**Exercise task:** Give back the entire listing verbatim.

**Given material:**
===============
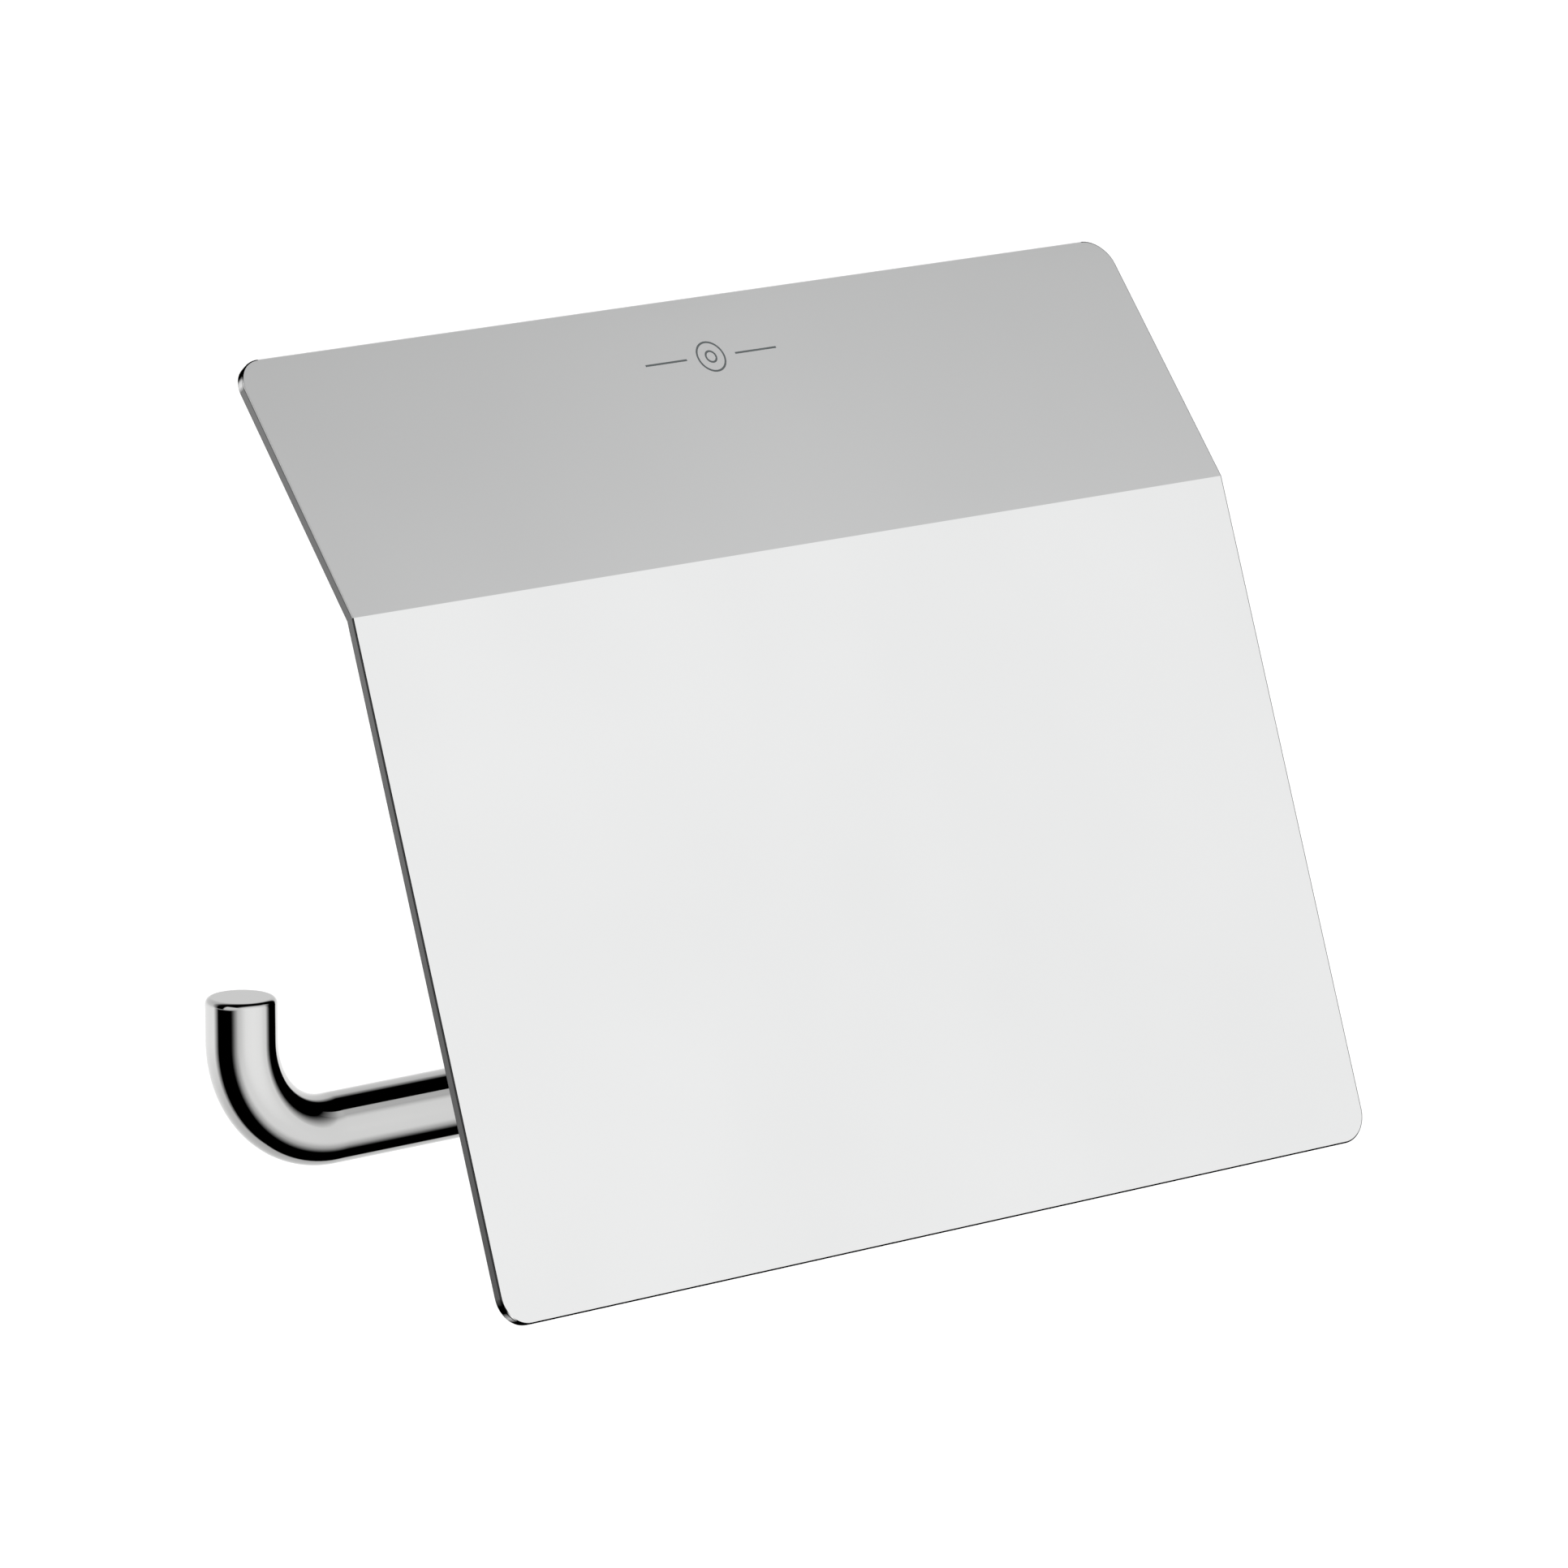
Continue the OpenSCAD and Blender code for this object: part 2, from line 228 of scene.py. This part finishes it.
def surface_noise(tree, scale, detail):
    """Noise that is fixed to the piece, as a grey value from 0 to 1."""
    place = add_node(tree, "ShaderNodeTexCoord", {}, output="Object")
    return add_node(tree, "ShaderNodeTexNoise", {"Vector": place, "Scale": scale, "Detail": detail})


def wander(tree, haze, lowest, highest):
    """Follows the middle of the noise from one value to another."""
    return add_node(tree, "ShaderNodeMapRange", {0: haze, 1: 0.3, 2: 0.7, 3: lowest, 4: highest})


def ground_surface(name, roughness, metallic, bump, patch, grain):
    """A material without its colour: roughness that wanders, and a fine bump in micrometres."""
    material = bpy.data.materials.new(name)
    material.use_nodes = True
    tree = material.node_tree
    shader = tree.nodes["Principled BSDF"]
    shader.inputs["Metallic"].default_value = metallic
    haze = surface_noise(tree, patch, 2.0)
    tree.links.new(wander(tree, haze, *roughness), shader.inputs["Roughness"])
    if bump:
        grit = surface_noise(tree, grain, 3.0)
        relief = add_node(tree, "ShaderNodeBump",
                          {"Strength": 1.0, "Distance": bump * MICRON, "Height": grit})
        tree.links.new(relief, shader.inputs["Normal"])
    return material, haze


def finish_of(name, dark, light, roughness, metallic, bump=0.0, patch=60.0):
    """A finish whose colour also wanders, between a dark and a light one."""
    material, haze = ground_surface(name, roughness, metallic, bump, patch, grain=900.0)
    tree = material.node_tree
    share = wander(tree, haze, 0.0, 1.0)
    colour = add_node(tree, "ShaderNodeMix", {0: share, 6: (*dark, 1), 7: (*light, 1)}, output=2,
                      data_type="RGBA")
    tree.links.new(colour, tree.nodes["Principled BSDF"].inputs["Base Color"])
    return material


def sharp_edges(bm, low=40, high=180):
    """Edges where two faces meet at an angle between two limits, in degrees."""
    return [edge for edge in bm.edges if len(edge.link_faces) == 2
            and math.radians(low) < edge.calc_face_angle(0) < math.radians(high)]


def ease(bm, edges, radius, segments=3):
    """Rounds edges."""
    bmesh.ops.bevel(bm, geom=edges, affect="EDGES", offset=radius, segments=segments, profile=0.5,
                    material=-1, clamp_overlap=True)


def settle(name, bm, body, slot, materials, *nodes):
    """Makes the finished piece, which rides on a body and stands for its CAD nodes."""
    crease = math.radians(35)
    for face in bm.faces:
        face.smooth = True
    for edge in bm.edges:
        edge.smooth = edge.calc_face_angle(0) < crease
    mesh = bpy.data.meshes.new(name)
    bm.to_mesh(mesh)
    bm.free()
    for material in materials:
        mesh.materials.append(material)
    piece = bpy.data.objects.new(name, mesh)
    bpy.context.collection.objects.link(piece)
    piece.visible_glossy = False
    even = piece.modifiers.new("even_normals", "WEIGHTED_NORMAL")
    even.keep_sharp = True
    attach(piece, body)
    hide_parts(*nodes)
    return piece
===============
**Task output:**
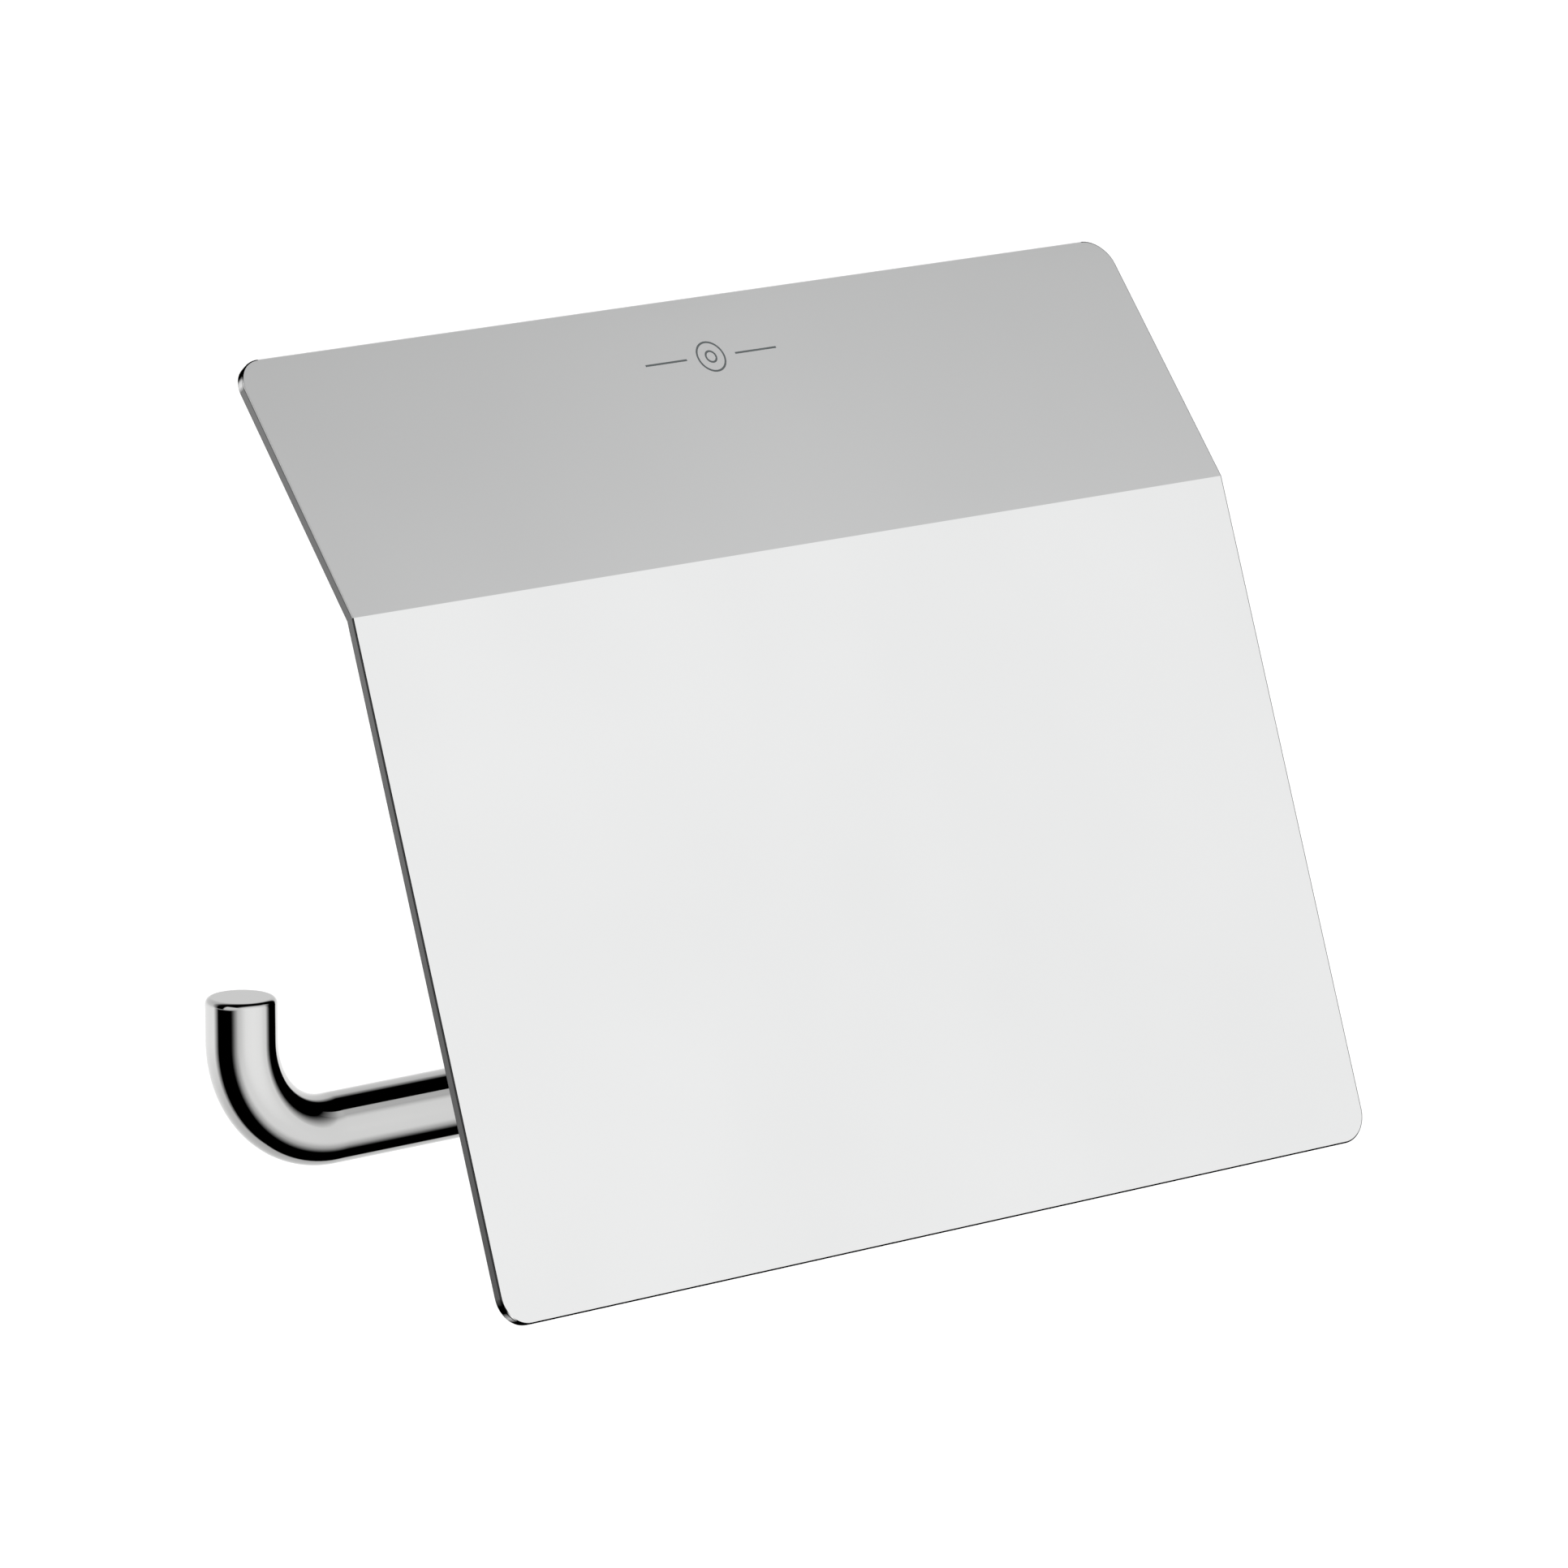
Continue the OpenSCAD and Blender code for this object: part 2, from line 228 of scene.py. This part finishes it.
def surface_noise(tree, scale, detail):
    """Noise that is fixed to the piece, as a grey value from 0 to 1."""
    place = add_node(tree, "ShaderNodeTexCoord", {}, output="Object")
    return add_node(tree, "ShaderNodeTexNoise", {"Vector": place, "Scale": scale, "Detail": detail})


def wander(tree, haze, lowest, highest):
    """Follows the middle of the noise from one value to another."""
    return add_node(tree, "ShaderNodeMapRange", {0: haze, 1: 0.3, 2: 0.7, 3: lowest, 4: highest})


def ground_surface(name, roughness, metallic, bump, patch, grain):
    """A material without its colour: roughness that wanders, and a fine bump in micrometres."""
    material = bpy.data.materials.new(name)
    material.use_nodes = True
    tree = material.node_tree
    shader = tree.nodes["Principled BSDF"]
    shader.inputs["Metallic"].default_value = metallic
    haze = surface_noise(tree, patch, 2.0)
    tree.links.new(wander(tree, haze, *roughness), shader.inputs["Roughness"])
    if bump:
        grit = surface_noise(tree, grain, 3.0)
        relief = add_node(tree, "ShaderNodeBump",
                          {"Strength": 1.0, "Distance": bump * MICRON, "Height": grit})
        tree.links.new(relief, shader.inputs["Normal"])
    return material, haze


def finish_of(name, dark, light, roughness, metallic, bump=0.0, patch=60.0):
    """A finish whose colour also wanders, between a dark and a light one."""
    material, haze = ground_surface(name, roughness, metallic, bump, patch, grain=900.0)
    tree = material.node_tree
    share = wander(tree, haze, 0.0, 1.0)
    colour = add_node(tree, "ShaderNodeMix", {0: share, 6: (*dark, 1), 7: (*light, 1)}, output=2,
                      data_type="RGBA")
    tree.links.new(colour, tree.nodes["Principled BSDF"].inputs["Base Color"])
    return material


def sharp_edges(bm, low=40, high=180):
    """Edges where two faces meet at an angle between two limits, in degrees."""
    return [edge for edge in bm.edges if len(edge.link_faces) == 2
            and math.radians(low) < edge.calc_face_angle(0) < math.radians(high)]


def ease(bm, edges, radius, segments=3):
    """Rounds edges."""
    bmesh.ops.bevel(bm, geom=edges, affect="EDGES", offset=radius, segments=segments, profile=0.5,
                    material=-1, clamp_overlap=True)


def settle(name, bm, body, slot, materials, *nodes):
    """Makes the finished piece, which rides on a body and stands for its CAD nodes."""
    crease = math.radians(35)
    for face in bm.faces:
        face.smooth = True
    for edge in bm.edges:
        edge.smooth = edge.calc_face_angle(0) < crease
    mesh = bpy.data.meshes.new(name)
    bm.to_mesh(mesh)
    bm.free()
    for material in materials:
        mesh.materials.append(material)
    piece = bpy.data.objects.new(name, mesh)
    bpy.context.collection.objects.link(piece)
    piece.visible_glossy = False
    even = piece.modifiers.new("even_normals", "WEIGHTED_NORMAL")
    even.keep_sharp = True
    attach(piece, body)
    hide_parts(*nodes)
    return piece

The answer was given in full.